Edgar Bergen (1903 – 1978) was an American actor, comedian and radio performer, best known for his proficiency in ventriloquism and his characters Charlie McCarthy and Mortimer Snerd. Mortimer Snerd was developed as a character for a radio program. He was a red-headed buck-toothed, goofy-looking doll.
[14]
“Um,” Mr. Morton repeated wisely. He did not understand women and had no urge at all to discuss menstruation.
(p.20)
[15]
He yelled something at her, but she ignored it. She had been yelled at by experts.
(p.24)
[16] More often than not, the Book of Revelation is incorrectly called “the Book of Revelations” in novels and I don’t know how some editor/reader along the line doesn’t fix it.
Her eyes were hot, as if she had just sat down and read the Book of Revelations straight through.
(p.25)
[17]
“Ralph was a construction worker, and people on the street said he carried a Bible and a .38 revolver to work with him every day. The Bible was for his coffee break and lunch. The .38 was in case he met Antichrist on the job.”
(p.27)
[18] References:
Stella Horan lived on Carlin Street until she was twenty, commuting to day classes at Lewin Business College in Motton.
(p.27)
Inventions of King’s.
[19] Reference:
“A plain old one-piece Jantzen [bathing suit].”
(p.28)
Jantzen is a brand of swimwear that was established in 1916 and first appeared in the city of Portland, Oregon. Their logo, of a woman in a one-piece red swimsuit, is one of the longest lived apparel icons.
[20]
“She came home from Jordan Marsh with a little white bikini.”
(p.28)
Jordan Marsh & Company was a department store in Boston (founded 1841) which grew to be a major regional chain in the New England area. In 1996, the last of the Jordan Marsh stores were converted to Macy’s. It was named for the two founders, Eben Dyer Jordan and Benjamin L. Marsh. For years the flagship store in Boston was home to the Enchanted Village, a lavish Christmas display.
[21] Vocabulary:
“I was logy from the sun.”
(p.30)
adjective – (North American) – dull and heavy in motion or thought; sluggish.
[22] Reference:
The only sound was the ticking of the Black Forest cuckoo clock.
(p.37)
Craftsmanship of Black Forest clockmakers dates back to the mid-17th century. A specialized branch of Black Forest clockmakers are the manufacturer of cuckoo clocks. The Black Forest is a large forested mountain range in the state of Baden-Wurttemberg in south-west Germany.
[23] Kingism:
Mama had battled the Black Man and had vanquished him.
(p.42)
King likes to use “The Black Man” or “The Man in Black” as a source of evil.
[24] Reference:
Like the Flatlands Society, the Rosicrucians, or the Corlies of Arizona, who are positive that the atomic bomb does not work, these unfortunates are flying in the face of logic with their heads in the sand.
(p.50)
I can’t figure out who the Corlies of Arizona are supposed to be. It could be a typo or a King invention, but it’s put alongside two real groups.
[25] References:
Listening to Tennessee Ernie Ford singing “Let the Lower Lights Be Burning” (…)

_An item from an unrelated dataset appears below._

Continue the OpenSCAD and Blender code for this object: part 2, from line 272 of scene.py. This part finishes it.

Mr. P.P. Bliss, who had written this hymn and others seemingly without number.
(p.51)
Ernest Jennings Ford (1919-1991), known professionally as Tennessee Ernie Ford, was an American recording artist and television host who enjoyed success in the country and Western, pop, and gospel music genres.
“Let the Lower Lights Be Burning” is a hymn written by Philip Paul Bliss (1838-1876). Information about Bliss can be found on the University of Chicago site.
[26] References:
Derrault’s conception of Jonathan Edwards’ famous sermon, Sinners in the Hands of an Angry God.
(p.54)
The (assumed from context) artist Derrault seems to be an invention of King’s or a typo that originated with him – most of the hits that come back from a search of that name are other people trying to search for it because of Carrie.

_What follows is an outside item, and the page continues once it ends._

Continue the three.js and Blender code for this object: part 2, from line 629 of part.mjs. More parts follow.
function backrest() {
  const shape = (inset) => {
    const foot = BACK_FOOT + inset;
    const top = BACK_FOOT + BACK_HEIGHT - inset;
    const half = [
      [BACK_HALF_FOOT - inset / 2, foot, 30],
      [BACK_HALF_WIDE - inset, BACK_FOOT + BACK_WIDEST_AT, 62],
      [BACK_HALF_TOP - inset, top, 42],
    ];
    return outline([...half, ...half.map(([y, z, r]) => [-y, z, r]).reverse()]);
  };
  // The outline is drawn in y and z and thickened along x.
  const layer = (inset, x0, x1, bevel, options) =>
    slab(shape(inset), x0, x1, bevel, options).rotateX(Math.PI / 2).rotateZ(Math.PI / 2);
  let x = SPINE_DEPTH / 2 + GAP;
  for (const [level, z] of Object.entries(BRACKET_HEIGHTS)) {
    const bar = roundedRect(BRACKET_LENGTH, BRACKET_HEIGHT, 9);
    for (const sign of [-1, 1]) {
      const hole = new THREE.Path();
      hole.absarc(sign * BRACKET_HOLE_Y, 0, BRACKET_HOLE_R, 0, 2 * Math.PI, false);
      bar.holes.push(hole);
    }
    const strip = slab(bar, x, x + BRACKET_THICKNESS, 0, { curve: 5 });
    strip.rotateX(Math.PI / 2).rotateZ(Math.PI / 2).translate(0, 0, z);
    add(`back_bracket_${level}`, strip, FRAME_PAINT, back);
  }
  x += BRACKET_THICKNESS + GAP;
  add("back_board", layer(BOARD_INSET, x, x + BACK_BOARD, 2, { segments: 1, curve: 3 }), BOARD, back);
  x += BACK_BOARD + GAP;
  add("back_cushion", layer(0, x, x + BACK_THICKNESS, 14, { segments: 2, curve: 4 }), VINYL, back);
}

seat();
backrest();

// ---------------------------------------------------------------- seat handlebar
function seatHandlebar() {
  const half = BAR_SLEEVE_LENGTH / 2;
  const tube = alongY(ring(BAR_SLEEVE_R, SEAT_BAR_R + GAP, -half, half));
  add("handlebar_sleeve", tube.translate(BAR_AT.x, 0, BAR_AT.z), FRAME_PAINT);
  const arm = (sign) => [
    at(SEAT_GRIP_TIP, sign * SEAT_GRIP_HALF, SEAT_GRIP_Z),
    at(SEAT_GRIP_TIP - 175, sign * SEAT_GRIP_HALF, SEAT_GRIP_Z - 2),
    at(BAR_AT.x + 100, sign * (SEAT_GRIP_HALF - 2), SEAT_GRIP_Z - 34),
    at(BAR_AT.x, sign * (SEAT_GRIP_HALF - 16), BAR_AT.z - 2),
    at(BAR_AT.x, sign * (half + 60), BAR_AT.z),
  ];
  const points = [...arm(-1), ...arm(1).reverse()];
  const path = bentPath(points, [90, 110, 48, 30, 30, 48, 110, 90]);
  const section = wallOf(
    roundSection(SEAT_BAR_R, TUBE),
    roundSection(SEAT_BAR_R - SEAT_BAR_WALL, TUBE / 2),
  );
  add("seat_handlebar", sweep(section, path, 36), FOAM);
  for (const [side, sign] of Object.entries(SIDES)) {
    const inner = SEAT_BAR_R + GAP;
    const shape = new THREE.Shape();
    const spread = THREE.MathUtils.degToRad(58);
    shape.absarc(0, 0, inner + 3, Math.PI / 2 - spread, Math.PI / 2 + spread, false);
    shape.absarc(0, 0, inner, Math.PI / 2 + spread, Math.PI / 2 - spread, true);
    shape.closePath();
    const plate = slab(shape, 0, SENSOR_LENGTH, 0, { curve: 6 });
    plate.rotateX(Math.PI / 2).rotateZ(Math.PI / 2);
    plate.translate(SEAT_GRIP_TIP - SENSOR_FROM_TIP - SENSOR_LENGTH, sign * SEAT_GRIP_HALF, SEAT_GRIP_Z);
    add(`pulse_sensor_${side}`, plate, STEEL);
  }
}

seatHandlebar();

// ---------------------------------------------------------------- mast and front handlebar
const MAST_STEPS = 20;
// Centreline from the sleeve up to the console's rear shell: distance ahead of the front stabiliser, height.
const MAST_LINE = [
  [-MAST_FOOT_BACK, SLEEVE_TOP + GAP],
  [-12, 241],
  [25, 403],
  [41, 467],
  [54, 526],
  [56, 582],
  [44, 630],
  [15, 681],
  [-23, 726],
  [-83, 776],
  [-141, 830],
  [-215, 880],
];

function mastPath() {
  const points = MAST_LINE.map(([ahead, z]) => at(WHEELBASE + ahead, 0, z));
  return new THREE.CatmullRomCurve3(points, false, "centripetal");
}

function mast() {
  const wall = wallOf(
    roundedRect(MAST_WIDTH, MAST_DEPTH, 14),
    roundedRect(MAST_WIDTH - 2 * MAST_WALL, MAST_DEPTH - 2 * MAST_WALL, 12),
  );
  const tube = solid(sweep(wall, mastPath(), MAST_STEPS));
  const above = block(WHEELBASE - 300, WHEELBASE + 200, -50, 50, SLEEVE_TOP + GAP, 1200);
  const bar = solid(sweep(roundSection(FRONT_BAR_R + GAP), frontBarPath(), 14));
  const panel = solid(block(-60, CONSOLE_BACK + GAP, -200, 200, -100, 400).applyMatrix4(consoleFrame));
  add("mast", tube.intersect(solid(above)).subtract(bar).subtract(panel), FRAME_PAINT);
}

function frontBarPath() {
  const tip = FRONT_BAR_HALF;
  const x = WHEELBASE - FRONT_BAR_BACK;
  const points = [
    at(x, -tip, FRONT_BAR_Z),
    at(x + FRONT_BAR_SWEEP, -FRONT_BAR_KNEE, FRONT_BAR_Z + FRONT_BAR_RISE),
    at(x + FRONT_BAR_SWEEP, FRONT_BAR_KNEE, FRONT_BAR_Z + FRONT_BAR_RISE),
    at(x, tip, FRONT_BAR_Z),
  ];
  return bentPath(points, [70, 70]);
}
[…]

Margaret White’s later counterpart Mrs. Carmody from “The Mist” (notes [99]; [106]) is also a fan of revivalist and preacher Jonathan Edwards (1703-1758).

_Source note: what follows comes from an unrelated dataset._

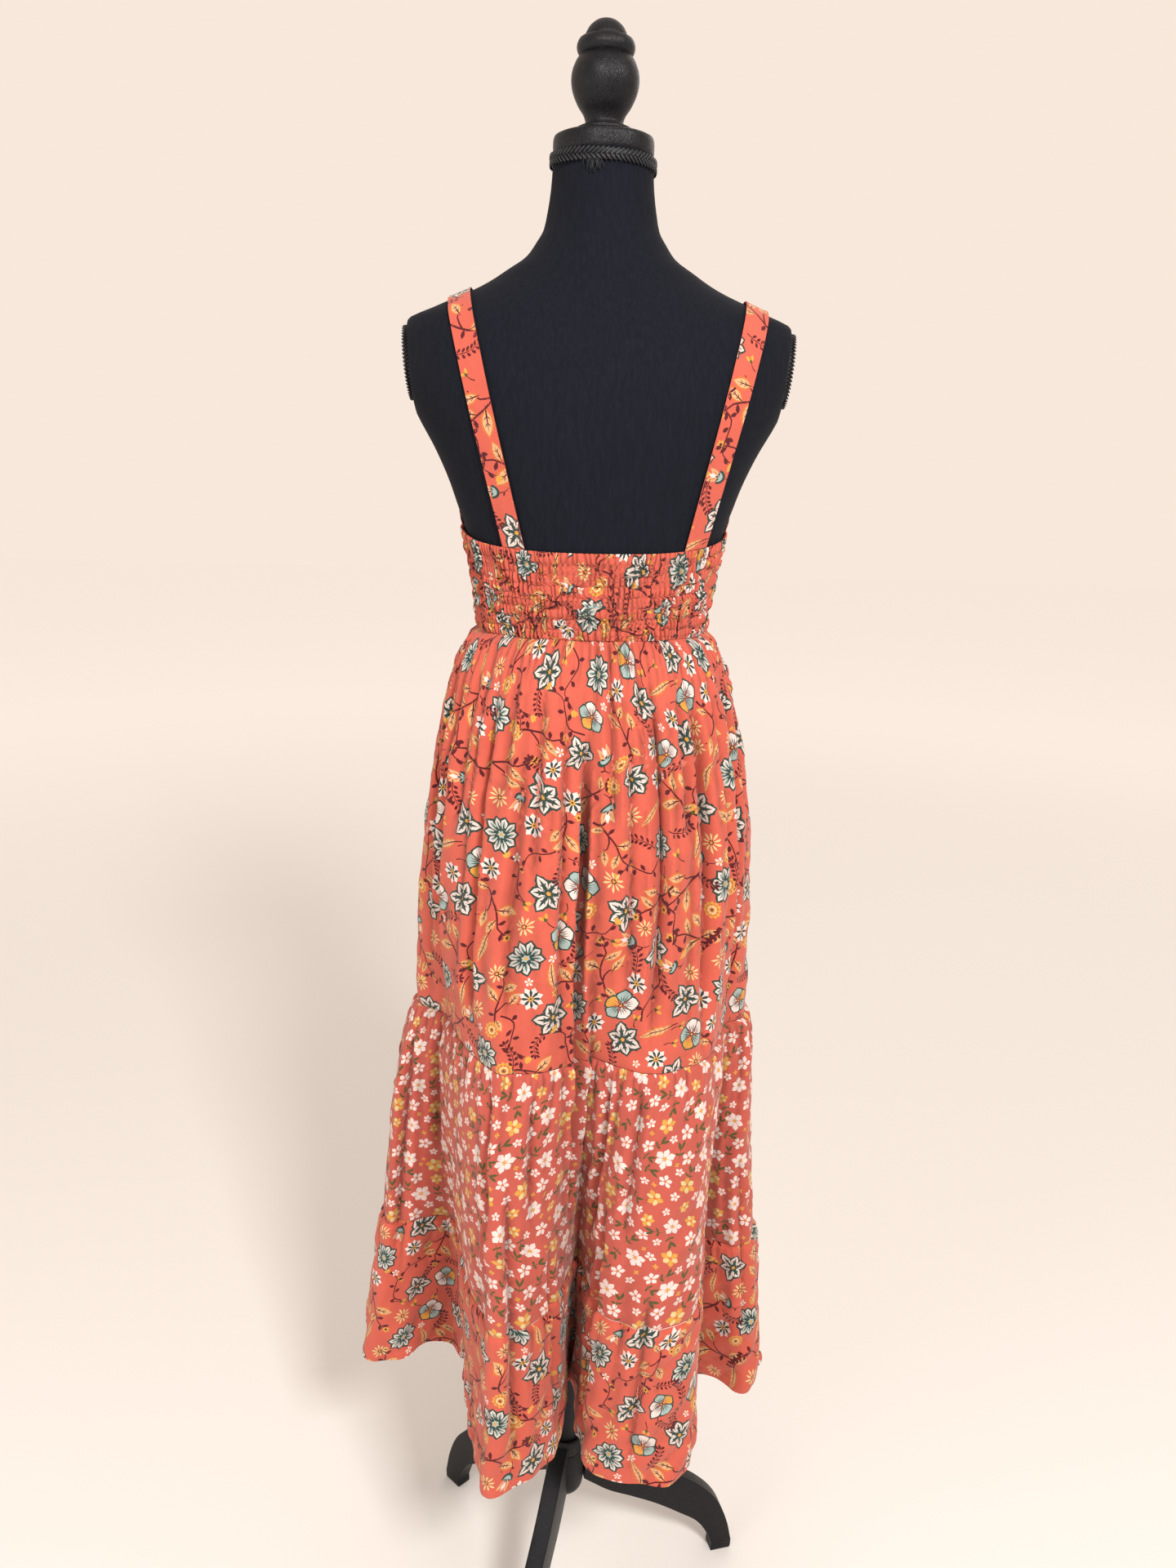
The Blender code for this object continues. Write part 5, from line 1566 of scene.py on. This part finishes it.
placed(turned("turned_cap", smooth_profile(CAP_PROFILE), AXIS, wood), "neck_cap")
placed(turned("turned_finial", smooth_profile(FINIAL_PROFILE), AXIS, wood, 64), "finial")
placed(turned("turned_post", smooth_profile(POST_PROFILE), STAND, wood, 64), "post")
placed(turned("turned_hub", smooth_profile(HUB_PROFILE), STAND, wood, 64), "hub")

for side, sign in (("left", -1), ("right", 1)):
    place, out = arm_plane(sign)
    frame_up = Vector((0.0, 1.0, 0.0)).cross(out).normalized()
    turn = Matrix((Vector((0.0, 1.0, 0.0)), frame_up, out)).transposed().to_4x4()
    if turn.to_3x3().determinant() < 0:
        turn = Matrix((Vector((0.0, -1.0, 0.0)), frame_up, out)).transposed().to_4x4()
    move = Matrix.Translation(place + Vector(AXIS)) @ turn
    verts, faces = [], []
    steps = 72
    for scale, lift in ARM_COVER:
        for k in range(steps):
            a = math.tau * k / steps
            x, y = ARM_HALF_WIDTH * scale * math.cos(a), ARM_HALF_HEIGHT * scale * math.sin(a)
            verts.append(move @ Vector((x, y, lift)))
    verts.append(move @ Vector((0.0, 0.0, ARM_COVER_TOP)))
    verts.append(move @ Vector((0.0, 0.0, ARM_COVER[0][1])))
    for i in range(len(ARM_COVER) - 1):
        for k in range(steps):
            n = (k + 1) % steps
            a, b = i * steps, (i + 1) * steps
            faces += [(a + k, a + n, b + n), (a + k, b + n, b + k)]
    last = (len(ARM_COVER) - 1) * steps
    for k in range(steps):
        n = (k + 1) % steps
        faces += [(last + k, last + n, len(verts) - 2), (n, k, len(verts) - 1)]
    mesh = mesh_of(f"arm_cover_{side}", np.array([tuple(v) for v in verts]), np.array(faces))
    mesh.set_sharp_from_angle(angle=math.radians(50))
    placed(shown(f"arm_cover_{side}", mesh, jersey), f"arm_plate_{side}")
    a = np.linspace(0, math.tau, 160, endpoint=False)
    ring_a, ring_b = ARM_HALF_WIDTH + 0.0012, ARM_HALF_HEIGHT + 0.0012
    local = np.stack([ring_a * np.cos(a), ring_b * np.sin(a), np.full(160, 0.0030)], 1)
    facing = np.stack([ring_b * np.cos(a), ring_a * np.sin(a), np.zeros(160)], 1)
    facing /= np.linalg.norm(facing, axis=1)[:, None]
    rotate = np.array(move.to_3x3())
    path = local @ rotate.T + np.array(move.translation)
    facing = facing @ rotate.T
    band = ring_band(f"arm_braid_band_{side}", path - facing * 0.0008, facing, 0.0050, 0.0012)
    placed(band, f"arm_braid_{side}")
    placed(cords(f"arm_braid_cords_{side}", path + facing * 0.0012, facing, 0.0066, 0.0034, 0.0010))


def leg(name, degrees):
    """A curved leg sawn from a board, with eased edges."""
    top = catmull(LEG_TOP, 6, closed=False)
    under = catmull(LEG_UNDER, 6, closed=False)
    outline = np.concatenate([top, LEG_FOOT, under])
    work = bmesh.new()
    half = LEG_THICKNESS / 2
    near = [work.verts.new((x, -half, z)) for x, z in outline]
    far = [work.verts.new((x, half, z)) for x, z in outline]
    work.faces.new(near[::-1])
    work.faces.new(far)
    count = len(outline)
    for i in range(count):
        j = (i + 1) % count
        work.faces.new((near[i], near[j], far[j], far[i]))
    bmesh.ops.recalc_face_normals(work, faces=work.faces[:])
    rims = [e for e in work.edges if abs(e.verts[0].co.y - e.verts[1].co.y) < 1e-6]
    bmesh.ops.bevel(work, geom=rims, offset=0.0016, segments=3, profile=0.5, affect="EDGES")
    mesh = bpy.data.meshes.new(name)
    work.to_mesh(mesh)
    work.free()
    mesh.shade_smooth()
    mesh.set_sharp_from_angle(angle=math.radians(38))
    obj = shown(name, mesh, board)
    obj.location = STAND
    obj.rotation_euler = (0.0, 0.0, math.radians(degrees))
    return obj


for name, degrees in LEGS.items():
    placed(leg(f"wooden_{name}", degrees), name)

# Floor, light and camera

floor_mesh = bpy.data.meshes.new("floor")
floor_mesh.from_pydata([(-14, -14, 0), (14, -14, 0), (14, 14, 0), (-14, 14, 0)], [], [(0, 1, 2, 3)])
pale = bpy.data.materials.new("floor")
nodes, links, shader = nodes_of(pale)
shader.inputs["Roughness"].default_value = 0.95
shader.inputs["Specular IOR Level"].default_value = 0.1
coords = add(nodes, "ShaderNodeTexCoord")
away = add(nodes, "ShaderNodeVectorMath", operation="LENGTH")
links.new(coords.outputs["Object"], away.inputs[0])
spread = ranged(nodes, links, away.outputs["Value"], (0.5, 6.0, 0.0, 1.0), interpolation_type="SMOOTHSTEP")
shade = add(nodes, "ShaderNodeValToRGB")
shade.color_ramp.elements[0].color = (0.655, 0.63, 0.605, 1.0)
shade.color_ramp.elements[1].color = (0.985, 0.985, 0.985, 1.0)
links.new(spread, shade.inputs["Fac"])
links.new(shade.outputs[0], shader.inputs["Base Color"])
floor = shown("floor", floor_mesh, pale)

world = bpy.data.worlds.new("studio")
world.use_nodes = True
sky = world.node_tree.nodes["Background"]
sky.inputs["Color"].default_value = (*linear((248, 232, 219)), 1.0)
sky.inputs["Strength"].default_value = 1.0
bpy.context.scene.world = world
bpy.context.scene.view_settings.view_transform = "Standard"


def light(name, place, aim, size, power, colour=(1.0, 0.985, 0.97)):
    data = bpy.data.lights.new(name, "AREA")
    data.shape = "RECTANGLE"
    data.size = data.size_y = size
    data.energy = power
    data.color = colour
    obj = bpy.data.objects.new(name, data)
    obj.location = place
    obj.rotation_euler = (Vector(aim) - Vector(place)).to_track_quat("-Z", "Y").to_euler()
    bpy.context.scene.collection.objects.link(obj)


light("key", (0.85, -2.2, 2.70), (0.0, 0.0, 0.78), 0.5, 106.0)
light("fill", (-1.9, -1.8, 1.1), (0.0, 0.0, 0.5), 1.5, 26.0)
light("rim", (0.8, 2.2, 2.6), (0.0, 0.0, 1.1), 1.4, 10.0)

CAMERA_BACK, CAMERA_HEIGHT = 1.19985, 1.34786
camera_data = bpy.data.cameras.new("camera")
camera_data.sensor_width = 36.0
camera_data.lens = 27.75
camera_data.clip_end = 60.0
camera = bpy.data.objects.new("camera", camera_data)
pitch, roll = math.radians(15.0), math.radians(1.415)
forward = Vector((0.0, math.cos(pitch), -math.sin(pitch)))
upright = Vector((0.0, math.sin(pitch), math.cos(pitch)))
right = Vector((1.0, 0.0, 0.0)) * math.cos(roll) + upright * math.sin(roll)
up = Vector((-1.0, 0.0, 0.0)) * math.sin(roll) + upright * math.cos(roll)
eye = Vector((AXIS[0], AXIS[1] - CAMERA_BACK, CAMERA_HEIGHT))
camera.matrix_world = Matrix.Translation(eye) @ Matrix((right, up, -forward)).transposed().to_4x4()
bpy.context.scene.collection.objects.link(camera)
bpy.context.scene.camera = camera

Edwards’ sermon “Sinners in the Hands of an Angry God” was preached to his own congregation in Northampton, Massachusetts (on an unknown date?) and again on July 8, 1741 in Enfield, Connecticut. Like Edwards’ other works, it combines vivid imagery of Hell with observations of the world and citations of the scripture. It is Edwards’ most famous written work.